MARKET REPORT: Glut of BT shares to hit the market this morning as Orange plans to dump 33% of its stake worth £384m
A glut of BT shares will come on the market this morning after Orange revealed plans to cut its stake in the telecoms giant.
An update posted after trading closed yesterday said it represented about 33 per cent of Orange’s holdings, or 133million shares – worth £384million at last night’s closing price.
The French-owned firm originally took the stake when BT bought mobile operator EE from it for £12.5billion last year.
It was locked out of selling them until January, when many investors suspected it would, but an accounting scandal in Italy sent BT’s shares tumbling by 24 per cent, or 93p, and are now worth 289.7p, falling 0.5 per cent, or 1.4p yesterday.
Sell-off: Orange took a stake in BT when BT bought mobile operator EE from it for £12.5bn last year but it was locked out of selling tany shares until January
BT said the sale of Orange’s shares – through a private placement – would allow it to carry out an intended buyback it announced in May, aimed at tackling a dilution of employee share options.
Oil and gas explorer Cairn Energy sank to the bottom of the FTSE 350 yesterday after the Indian government denied it access to millions of pounds worth of frozen payments.
Cairn Energy said it is owed the amount in unpaid dividends from mining firm Vedanta Resources.
The payments arise from Cairn Energy’s 10 per cent stake in Cairn India, a separate subsidiary it set up in 2006, in which Vedanta has owned a controlling stake for several years.
Cairn Energy believes it is owed a total of £81.5million, comprising historical dividends of around £41.5million and a further dividend of £40million.
Its stake and dividends in Cairn India have been frozen by the New Delhi government since 2014.
Avanti Communications rose in morning trading after signing a £3.5million contract with a new customer.
The government believes Cairn Energy has yet to pay taxes for setting up Cairn India. Cairn Energy is seeking around £780million in damages from the Indian government over the dispute, claiming it has not been treated fairly. Shares fell 5 per cent, or 9.4p, to 178.2p.
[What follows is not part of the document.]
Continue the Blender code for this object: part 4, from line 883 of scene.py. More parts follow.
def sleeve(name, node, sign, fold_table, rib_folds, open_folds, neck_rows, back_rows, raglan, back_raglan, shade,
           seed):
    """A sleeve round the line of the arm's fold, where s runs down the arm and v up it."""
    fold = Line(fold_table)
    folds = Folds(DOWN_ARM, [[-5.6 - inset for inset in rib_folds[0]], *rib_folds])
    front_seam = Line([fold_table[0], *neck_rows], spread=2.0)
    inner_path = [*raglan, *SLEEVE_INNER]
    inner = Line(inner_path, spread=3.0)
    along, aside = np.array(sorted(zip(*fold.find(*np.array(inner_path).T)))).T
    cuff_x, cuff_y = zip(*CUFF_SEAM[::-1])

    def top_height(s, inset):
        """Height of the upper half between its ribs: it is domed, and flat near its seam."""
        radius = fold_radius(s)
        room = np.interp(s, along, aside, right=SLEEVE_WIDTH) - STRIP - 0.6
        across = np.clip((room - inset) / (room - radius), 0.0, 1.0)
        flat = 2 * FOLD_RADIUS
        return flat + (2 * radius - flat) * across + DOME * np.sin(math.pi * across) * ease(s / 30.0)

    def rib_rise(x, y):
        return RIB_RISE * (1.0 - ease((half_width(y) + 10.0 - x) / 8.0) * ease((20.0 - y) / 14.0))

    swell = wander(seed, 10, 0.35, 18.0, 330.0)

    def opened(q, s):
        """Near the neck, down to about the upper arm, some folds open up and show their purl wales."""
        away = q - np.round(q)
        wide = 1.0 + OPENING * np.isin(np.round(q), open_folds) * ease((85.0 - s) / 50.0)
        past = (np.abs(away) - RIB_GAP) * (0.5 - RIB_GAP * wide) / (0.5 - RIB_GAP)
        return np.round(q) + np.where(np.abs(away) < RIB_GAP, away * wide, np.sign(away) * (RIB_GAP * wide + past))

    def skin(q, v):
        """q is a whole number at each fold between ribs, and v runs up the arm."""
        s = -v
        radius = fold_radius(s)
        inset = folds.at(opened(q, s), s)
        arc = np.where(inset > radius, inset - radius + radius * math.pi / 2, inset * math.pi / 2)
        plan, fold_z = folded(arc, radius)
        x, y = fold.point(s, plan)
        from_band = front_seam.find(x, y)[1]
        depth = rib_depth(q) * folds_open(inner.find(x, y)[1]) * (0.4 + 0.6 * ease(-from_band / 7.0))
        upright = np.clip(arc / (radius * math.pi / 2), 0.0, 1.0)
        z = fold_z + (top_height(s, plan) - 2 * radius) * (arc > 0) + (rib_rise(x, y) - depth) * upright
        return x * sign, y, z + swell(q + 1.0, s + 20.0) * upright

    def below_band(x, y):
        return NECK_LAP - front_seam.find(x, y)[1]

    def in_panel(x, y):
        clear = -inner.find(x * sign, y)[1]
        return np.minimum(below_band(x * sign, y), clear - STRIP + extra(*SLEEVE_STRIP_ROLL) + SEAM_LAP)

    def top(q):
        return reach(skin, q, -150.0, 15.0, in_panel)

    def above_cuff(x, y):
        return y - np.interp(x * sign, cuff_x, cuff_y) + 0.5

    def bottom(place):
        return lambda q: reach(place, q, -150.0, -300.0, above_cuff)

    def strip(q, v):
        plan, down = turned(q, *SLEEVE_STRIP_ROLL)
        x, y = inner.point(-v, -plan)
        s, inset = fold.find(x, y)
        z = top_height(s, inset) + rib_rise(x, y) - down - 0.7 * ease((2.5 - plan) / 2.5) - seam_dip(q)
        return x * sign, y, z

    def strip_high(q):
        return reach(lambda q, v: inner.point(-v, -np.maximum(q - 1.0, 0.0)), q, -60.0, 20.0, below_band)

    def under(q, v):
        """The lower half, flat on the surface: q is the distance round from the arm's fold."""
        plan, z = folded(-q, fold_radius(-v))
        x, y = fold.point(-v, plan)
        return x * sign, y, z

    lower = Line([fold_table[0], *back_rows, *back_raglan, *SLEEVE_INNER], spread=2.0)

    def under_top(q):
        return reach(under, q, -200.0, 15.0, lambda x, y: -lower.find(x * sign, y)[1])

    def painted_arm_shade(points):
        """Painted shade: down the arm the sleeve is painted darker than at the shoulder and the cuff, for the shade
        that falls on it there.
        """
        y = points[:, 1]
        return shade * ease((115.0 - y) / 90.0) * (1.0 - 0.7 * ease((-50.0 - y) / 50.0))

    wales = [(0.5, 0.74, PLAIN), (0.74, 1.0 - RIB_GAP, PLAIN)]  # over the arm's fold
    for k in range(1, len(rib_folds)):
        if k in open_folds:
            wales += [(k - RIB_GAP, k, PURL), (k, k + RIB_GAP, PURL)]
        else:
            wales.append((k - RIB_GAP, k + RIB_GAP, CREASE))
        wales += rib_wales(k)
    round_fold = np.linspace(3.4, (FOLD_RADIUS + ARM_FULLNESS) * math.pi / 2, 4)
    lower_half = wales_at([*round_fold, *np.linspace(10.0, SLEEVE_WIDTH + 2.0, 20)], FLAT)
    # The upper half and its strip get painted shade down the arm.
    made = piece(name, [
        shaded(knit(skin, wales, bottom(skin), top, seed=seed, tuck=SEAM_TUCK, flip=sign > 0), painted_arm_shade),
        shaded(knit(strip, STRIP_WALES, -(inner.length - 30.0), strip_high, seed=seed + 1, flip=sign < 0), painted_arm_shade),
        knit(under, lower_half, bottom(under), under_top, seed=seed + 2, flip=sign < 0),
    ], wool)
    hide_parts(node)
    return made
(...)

The FTSE 100 enjoyed a strong session on the day Brexit talks began, rising 0.81 per cent, or 60.27 points, to 7523.81.
It was boosted by weakness in the pound and a partial rebound of retail stocks, which were battered by a DFS profit warning and weak spending figures last Thursday.
Fashion chain Next rose 1.3 per cent, or 55p, to 4148p, while high street staple Marks and Spencer advanced 1.6 per cent, or 5.4p, to 350.6p.
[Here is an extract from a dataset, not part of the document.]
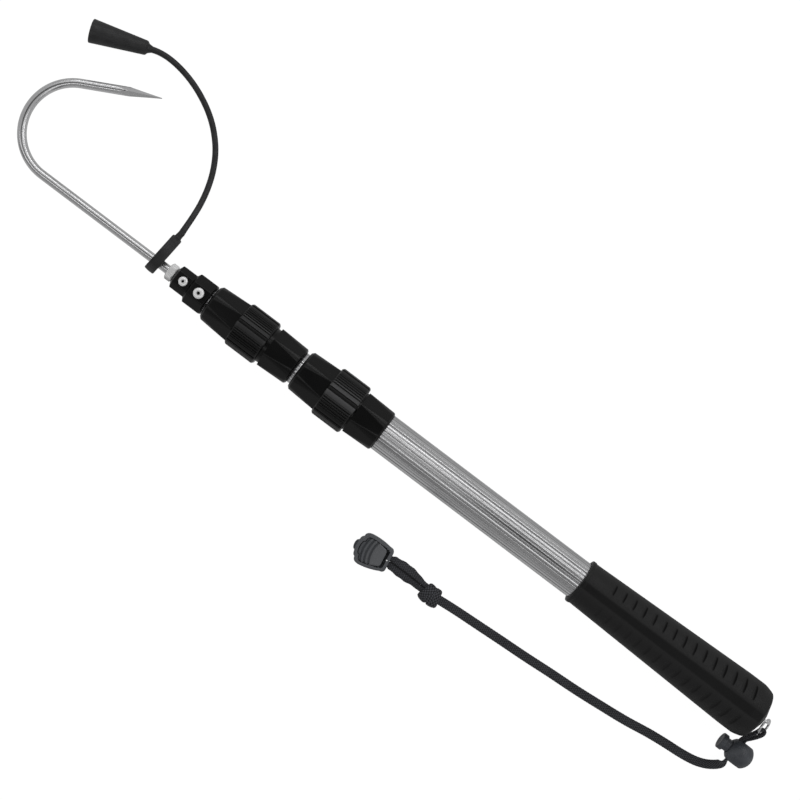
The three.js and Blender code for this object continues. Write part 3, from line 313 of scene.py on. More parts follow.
def along_line(line: Array) -> Array:
    """The distance along a line at each of its points."""
    return np.concatenate([[0], np.cumsum(np.linalg.norm(np.diff(line, axis=0), axis=1))])


def swept(line: Array, across: Array, sections: Array, **measures: Array) -> Skin:
    """A skin round a line.

    Args:
        line: the points that it follows.
        across: at each point, roughly the direction of a section's first axis.
        sections: the sections' points, in an array of rows by columns by 2.
        measures: what is measured at each point.

    Returns:
        The closed skin.
    """
    heading = unit(np.gradient(line, axis=0))
    wide = unit(across - (across * heading).sum(axis=1, keepdims=True) * heading)
    thin = np.cross(heading, wide)
    rings = line[:, None] + sections[..., :1] * wide[:, None] + sections[..., 1:] * thin[:, None]
    return through_rings(rings, measures)


def round_sections(radii: Array, columns: int) -> Array:
    """Round sections, one for each radius."""
    turns = angles(columns)
    return radii[:, None, None] * np.stack([np.cos(turns), np.sin(turns)], axis=-1)


def torus(ring_radius: float, wire_radius: float, columns: int = 20, steps: int = 72) -> Skin:
    """A wire ring in the XY plane round the origin.

    Args:
        ring_radius: from the origin to the wire's middle.
        wire_radius: half the wire's thickness.
        columns: the points round the wire.
        steps: the points round the ring.

    Returns:
        The skin, with the places along and around the wire as measures.
    """
    turns = angles(steps)[:, None]
    tilt = angles(columns)[None, :]
    reach = ring_radius + wire_radius * np.cos(tilt)
    height = wire_radius * np.sin(tilt) + 0 * turns
    rings = np.stack([reach * np.cos(turns), reach * np.sin(turns), height], axis=-1)
    places = np.repeat(turns * ring_radius, columns, axis=1)
    round_it = np.repeat(tilt / TURN, steps, axis=0)
    return through_rings(rings, {"along": places, "around": round_it}, closed=True)


def standing(node: str) -> Matrix:
    """The place of a body turned about X that stands upright in the middle of a solid's box."""
    low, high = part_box(node)
    return Matrix.Translation(((low.x + high.x) / 2, (low.y + high.y) / 2, 0)) @ turn_about("Y", -90)


def turn_about(side: str, degrees: float) -> Matrix:
    """A turn about an axis."""
    return Matrix.Rotation(math.radians(degrees), 4, side)


def hexagon(turns: Array, corner: float) -> Array:
    """The radii of a hexagon, from its radius at the corners."""
    sixth = TURN / 6
    return corner * math.cos(sixth / 2) / np.cos((turns + sixth / 2) % sixth - sixth / 2)


def all_along(line: Array, direction: Point) -> Array:
    """The same direction at each point of a line."""
    return np.tile(np.array(direction, float), (len(line), 1))


def level(outline: Array, height: float) -> Array:
    """An outline's points at a height."""
    return np.column_stack([outline, np.full(len(outline), height)])


def box_skin(low: Point, high: Point) -> Skin:
    """A plain block, for joining to or cutting from a moulding."""
    faces = [[0, 1, 3, 2], [4, 6, 7, 5], [0, 4, 5, 1], [2, 3, 7, 6], [0, 2, 6, 4], [1, 5, 7, 3]]
    return Skin(np.array(list(product(*zip(low, high)))), faces)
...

But in the more junior markets weakness among retailers continued, with Carpetright down 5.1 per cent, or 10p, to 185p, and Topps Tiles down 4.2 per cent, or 3.75p, to 86.25p.
A 0.4 per cent jump in oil prices in early trading helped Royal Dutch Shell rise 0.7 per cent, or 15p, to 2175p and BP advance 1.3 per cent, or 6p, to 472.65p.
Meanwhile, commodities giant Glencore had a strong day, up 2.9 per cent, or 8.2p, to 287.95p. Shares rose after Bloomberg reported that the firm would move its global sugar trading desk from London to the Netherlands in 2018.
Shares in education publisher Pearson suffered after the company was cut by analysts at Goldman Sachs.
The broker said that ongoing efforts to cut costs at Pearson will continue to be offset by difficulties in the US market, where students are increasingly moving away from textbooks to online learning.
Goldman even suggested that this could get worse in the academic year beginning in September, with internet education resources set to take further market share from traditional publishers.
It cut its target price for Pearson to 495p from 519p and reiterated its ‘Sell’ rating. Shares fell 1 per cent, or 7.5p, to 705.5p.
In the mid-cap index, Capita was a big winner after being upgraded to ‘Buy’ from ‘Hold’ by analysts at Jefferies. Shares advanced 3.9 per cent, or 25p, to 670.5p.